Perhaps the most important lesson of 2023 for everyday investors is that news headlines and economic events don’t always impact markets in obvious ways. Last year’s positive returns occurred despite historic challenges, including the worst banking crisis since 2008, rapid Fed rate hikes, debt ceilings and budget battles in Washington, the ongoing war in Ukraine, the conflict in the Middle East, cracks in China’s economy, and many more. If you had shared these headlines with an investor at the start of 2023, they would probably have assumed there would be a worsening bear market or a deep recession.

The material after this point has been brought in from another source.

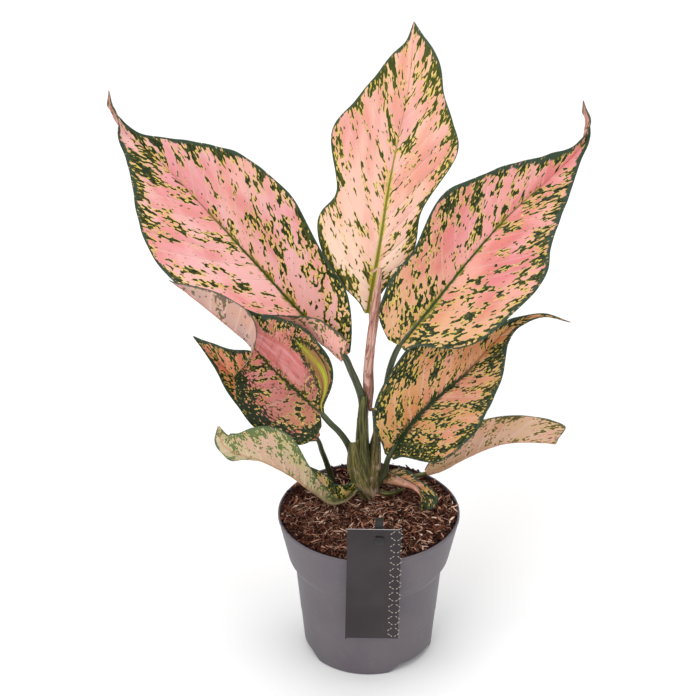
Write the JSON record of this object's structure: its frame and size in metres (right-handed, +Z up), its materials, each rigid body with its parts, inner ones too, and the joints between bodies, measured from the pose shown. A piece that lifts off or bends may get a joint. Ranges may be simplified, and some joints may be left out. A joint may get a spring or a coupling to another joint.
{
  "type": "potted chinese evergreen",
  "caption": "Pink and green leafy houseplant on slim petioles, standing in soil in a tapered round nursery pot with a plain hang label.",
  "frame": {"origin": "middle of the pot's underside, on the surface that the pot stands on", "axes": "+Z up; +Y to the back of the plant, away from the side where the label hangs; +X to the right seen from the label's side"},
  "size_m": [0.3044, 0.1533, 0.4147],
  "materials": {
    "pot": "smooth mauve-grey moulded plastic",
    "soil": "loose potting fibre and bark chips",
    "label_card": "satin dark card with a pale lattice border",
    "label_hanger": "black moulded strap",
    "stem": "satin green plant tissue",
    "dry_sheath": "dry papery pinkish tissue",
    "leaf": "satin pink leaf with green and yellow-green flecks and a green margin"
  },
  "bodies": {
    "root": {"pot": "pot", "soil": "soil", "label_card": "label_card", "label_hanger": "label_hanger", "cane": "stem", "petiole_top": "stem", "petiole_upper_left": "stem", "petiole_upper_right": "stem", "petiole_right_middle": "stem", "petiole_middle_left": "stem", "petiole_left_small": "stem", "petiole_lower_left": "stem", "petiole_lower_right": "stem", "petiole_soil_right": "stem", "dry_sheath": "dry_sheath", "soil_shoot": "stem", "leaf_top": "leaf", "leaf_upper_left": "leaf", "leaf_upper_right": "leaf", "leaf_right_middle": "leaf", "leaf_middle_left": "leaf", "leaf_left_small": "leaf", "leaf_lower_left": "leaf", "leaf_lower_right": "leaf", "leaf_soil_right": "leaf"}
  },
  "joints": []
}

Why isn’t this what happened? At the risk of oversimplifying, inflation has been the key factor driving markets over the past few years. High inflation affects all parts of the markets and economy, including forcing the Fed to raise interest rates, slowing growth, hurting corporate profits, dampening consumer spending, and dragging on bond returns. This is exactly what occurred in 2022, but many of these effects reversed in 2023 as inflation rates improved.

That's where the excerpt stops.